Continuous enrollment is required until all degree requirements are completed, including submitting final copies. To participate in commencement, the student must have passed the final examination.
Doctoral students are required to submit a three-minute video summarizing their dissertation research for a lay audience. The video should be produced during the final semester of study (specific timing varies by program). Some programs require these videos to be shown to the supervisory committee at the time of final defense, while others do not. Students should consult with their adviser regarding program policies. At a minimum, a student cannot successfully produce the video until the results of his or her research are known.

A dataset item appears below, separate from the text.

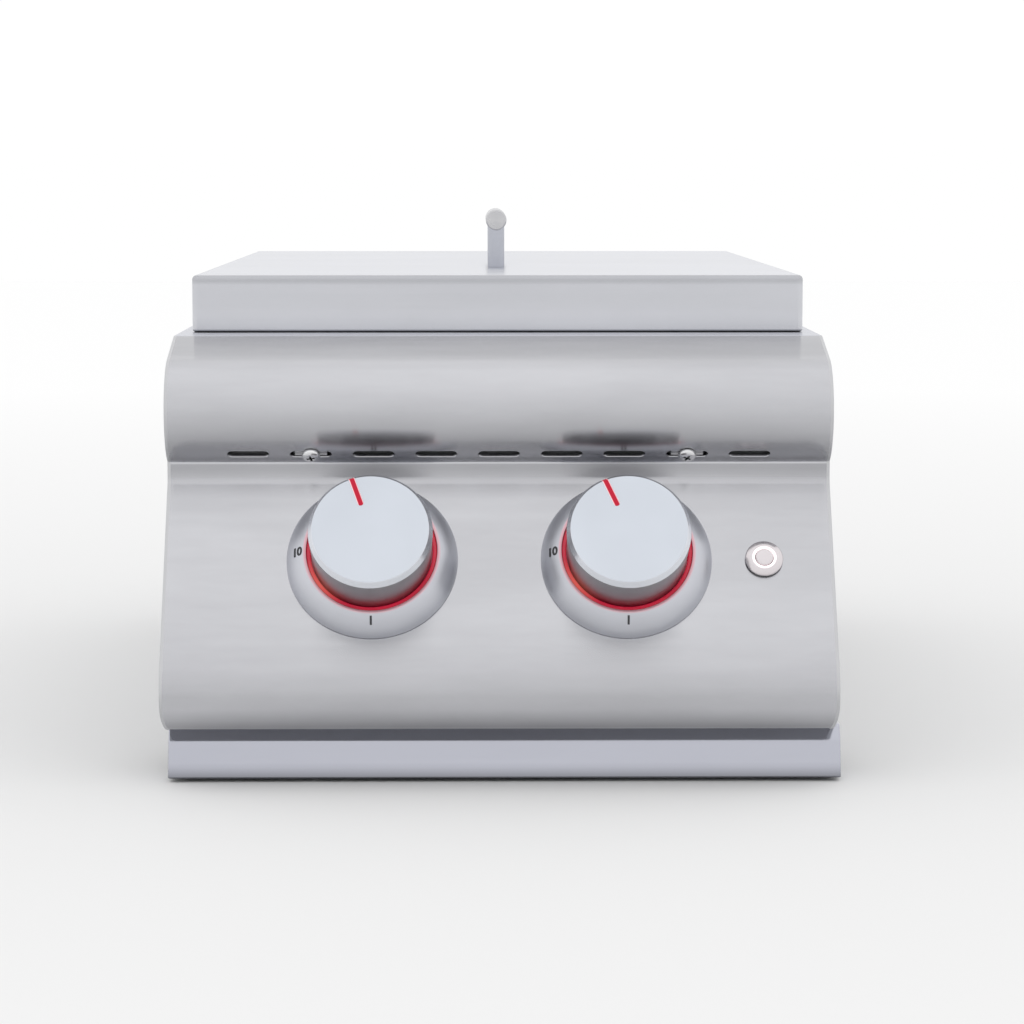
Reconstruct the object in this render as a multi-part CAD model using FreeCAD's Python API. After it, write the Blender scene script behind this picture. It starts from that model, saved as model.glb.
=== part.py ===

The dissertation must show originality and demonstrate the student's capacity for independent research. It must embody results of research that constitute a definitive contribution to knowledge.
Filing the Dissertation
After the final examination, the student incorporates into the dissertation corrections suggested at the oral examination. Once the corrections are made, the student submits the signed approval page and the IRB/IACUC/IBC Compliance Notification to the Graduate College. The student also makes payment at this time. The disquisition with a second approval page integrated into it is submitted to the Graduate College electronically . After a review process to check for formatting, approval of the final version of the disquisition will be granted by the Disquisition Processor. The student will have one (1) year from the date of the final examination to submit the final electronic version of the disquisition and complete all other degree requirements. Should the disquisition not be deposited as specified or any other degree requirements not be completed, the student must retake the final examination and request an extension. If a period of time two (2) years or greater lapses before the final copies are submitted, the student must reapply to the Graduate College, retake the final examination, register for a minimum of two (2) credits and request an extension.
Degree date is based on the date when the final copy is submitted to the Graduate College.